Customer Reviews:
Jungle Journeys in Brazil and the Congo April 21, 2000 2 out of 2 found this review helpful
Anyone who likes travel literature will certainly not be disappointed in Alex Shoumatoff's IN SOUTHERN LIGHT. It is a book in two parts. In the first, he travels with a friend up a large, but seldom-visited tributary of the Amazon, the Nhamunda, in search of any clues about the eponymous Amazons themselves. He finds mostly caboclos, mixed race people who live off fishing, hunting, and a little farming when possible, and the last remnants of the Indian peoples who lived in the region for centuries. The second, less-focussed journey is in the former Zaire, now Congo (again). Though the current wars and massacres had not begun, the reader gets a strong impression of the crumbling, decaying society that existed under Mobutu. The author travels by truck, by riverboat, and through the jungle on foot with some BaMbuti (pygmies). I liked two things about this book. First, I liked Shoumatoff's attitude towards the people he met: neither condescending and critical, nor full of gushing admiration. He took each person as they came, just as he would have in his own society. If you are tired of the snide, superior writing style of a Theroux or Naipaul, this could be a welcome change. Secondly, I liked his descriptions of the natural world of the forests, rivers, and interactions between people. My criticism is that both sections lack focus and sometimes the book and the diary are a little too close together.

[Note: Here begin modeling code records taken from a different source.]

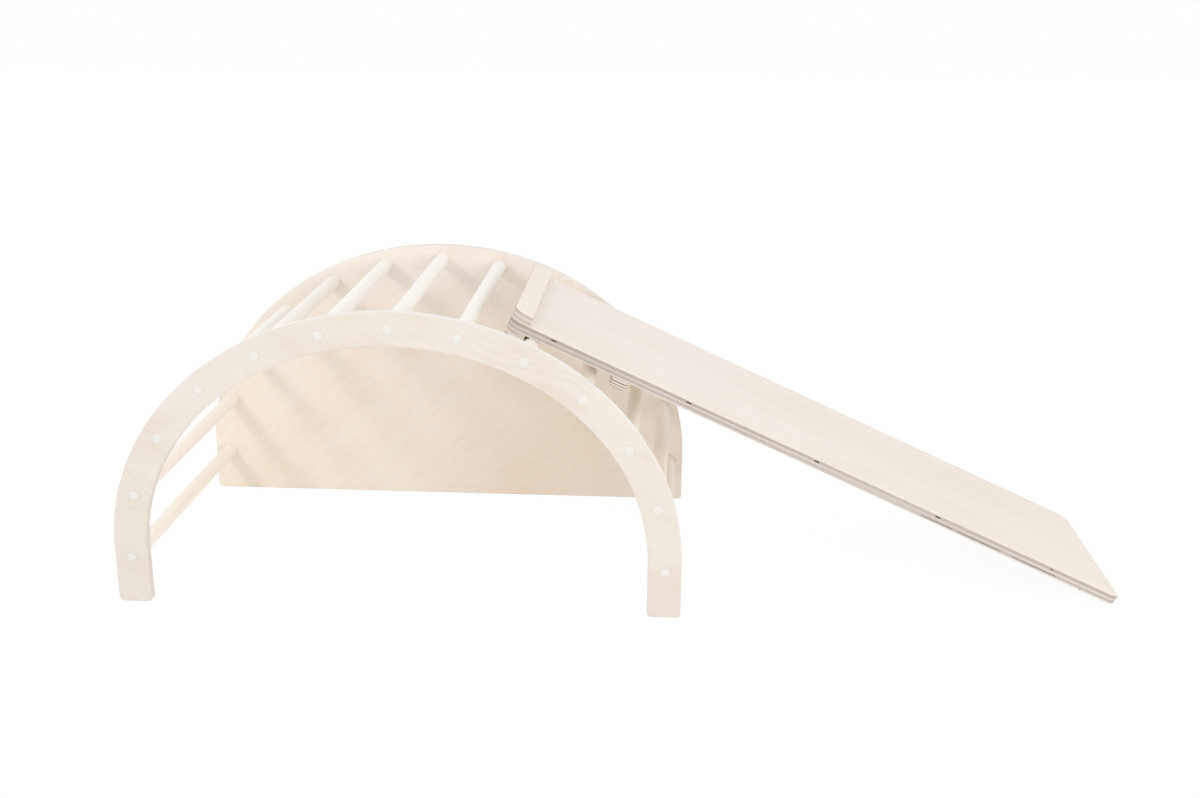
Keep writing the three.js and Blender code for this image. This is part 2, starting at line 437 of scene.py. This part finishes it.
def panel_tree():
    """A board cut to the arch's outline. Its points go up the left leg, over the top and down the
    right leg, and then, where there is a band, back along its inner edge. Each edge has the points
    of its curve and one more at each foot."""
    lengths = ("Half Width", "Rise", "Spring Height", "Band", "Foot Radius", "Thickness")
    places = ("Front", "Middle")
    counts = ("Edges", "Steps", "Foot Steps")
    inputs = {name: "Float" for name in lengths + places}
    inputs |= {name: "Int" for name in counts}
    inputs |= {"Material": "Material"}
    nodes, given = shape_tree("panel_outline", inputs)
    per_edge = given["Steps"] + 3
    line = nodes.add("GeometryNodeMeshLine", None, {"Count": per_edge * given["Edges"]})
    index = nodes.add("GeometryNodeInputIndex")
    edge = (index / per_edge).floor()
    along = index - edge * per_edge
    along = along + edge * (per_edge - 1 - along * 2)
    turn = ((along - 1) / given["Steps"]).at_least(0.0).at_most(1.0) * math.pi
    at_foot = (along < 0.5).at_least(along > per_edge - 1.5)
    half_width = given["Half Width"] - edge * given["Band"]
    rise = given["Rise"] - edge * given["Band"]
    x = given["Middle"] - half_width * turn.cosine()
    z = (given["Spring Height"] + rise * turn.sine()) * (1 - at_foot)
    point = nodes.add("ShaderNodeCombineXYZ", None, {0: x, 1: z})
    outline = nodes.add("GeometryNodeSetPosition", None, {"Geometry": line, "Position": point})
    curve = nodes.add("GeometryNodeMeshToCurve", None, {"Mesh": outline})
    loop = nodes.add("GeometryNodeSetSplineCyclic", None, {0: curve, 2: True})
    corner = {"Curve": loop, "Count": given["Foot Steps"], "Radius": at_foot * given["Foot Radius"]}
    eased = nodes.add("GeometryNodeFilletCurve", {"mode": "POLY"}, corner)
    face = nodes.add("GeometryNodeFillCurve", {"mode": "NGONS"}, {"Curve": eased})
    up = nodes.add("ShaderNodeCombineXYZ", None, {2: 1.0})
    thicken = {"Mesh": face, "Offset": up, "Offset Scale": given["Thickness"], "Individual": False}
    walls = nodes.add("GeometryNodeExtrudeMesh", {"mode": "FACES"}, thicken)
    under = nodes.add("GeometryNodeFlipFaces", None, {"Mesh": face})
    closed = nodes.add("GeometryNodeJoinGeometry", None, {"Geometry": [walls, under]})
    weld = {"Geometry": closed, "Distance": weld_distance}
    welded = nodes.add("GeometryNodeMergeByDistance", None, weld)
    back = nodes.add("ShaderNodeCombineXYZ", None, {1: given["Front"] + given["Thickness"]})
    upright = {"Geometry": welded, "Translation": back, "Rotation": (math.pi / 2, 0, 0)}
    stood = nodes.add("GeometryNodeTransform", None, upright)
    close_tree(nodes, stood, given["Material"])
    return nodes


panel_shape = panel_tree()
panel_sizes = {
    "Half Width": outer_half_width,
    "Rise": arch_height - spring_height,
    "Spring Height": spring_height,
    "Band": band_width,
    "Foot Radius": foot_radius,
    "Thickness": ply_thickness,
    "Middle": arch_middle,
    "Steps": arch_steps,
    "Foot Steps": foot_steps,
}

upright_sheet = (math.pi / 2, 0, 0)
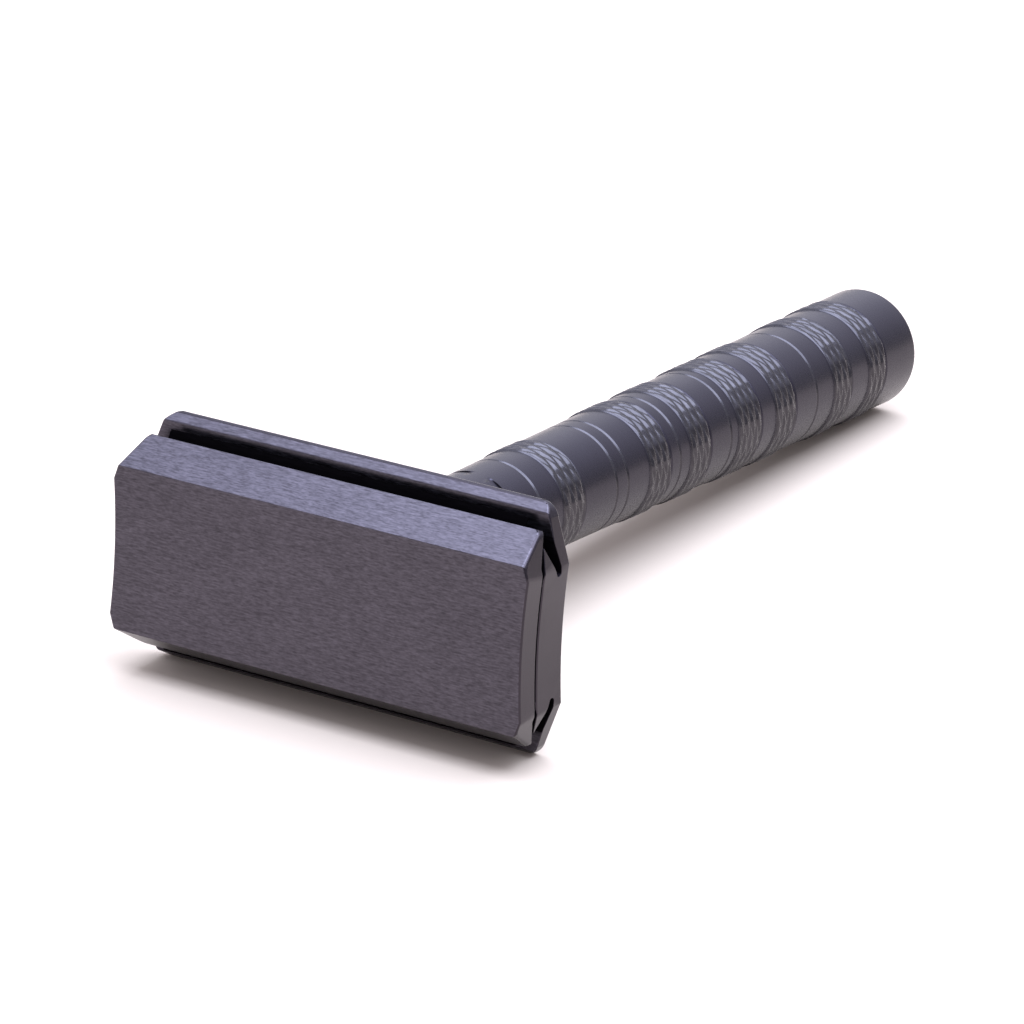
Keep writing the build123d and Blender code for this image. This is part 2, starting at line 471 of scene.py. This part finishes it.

The Amazon section starts off with a very fascinating description of the Greek Amazon legend and how the early Europeans were influenced by it, how the Indians may have fed it back to successive explorers once they realized what the intruders were looking for. But, since Shoumatoff found no vestige of the legend in his travels, there really was no point to setting up this "straw woman". He was basically "messing around"; travelling to see what he could see. That would have been enough I feel---travel for its own sake is just as good a reason as any. Nothing much holds the Zaire section together either: it's just a bunch of impressions. I happened to like them, but some people might feel the book is a little diffuse. Criticisms notwithstanding, IN SOUTHERN LIGHT is well worth reading. I recommend it to anyone looking for a different sort of travel book, one not about the pastel, effete joys of Provence or Tuscany.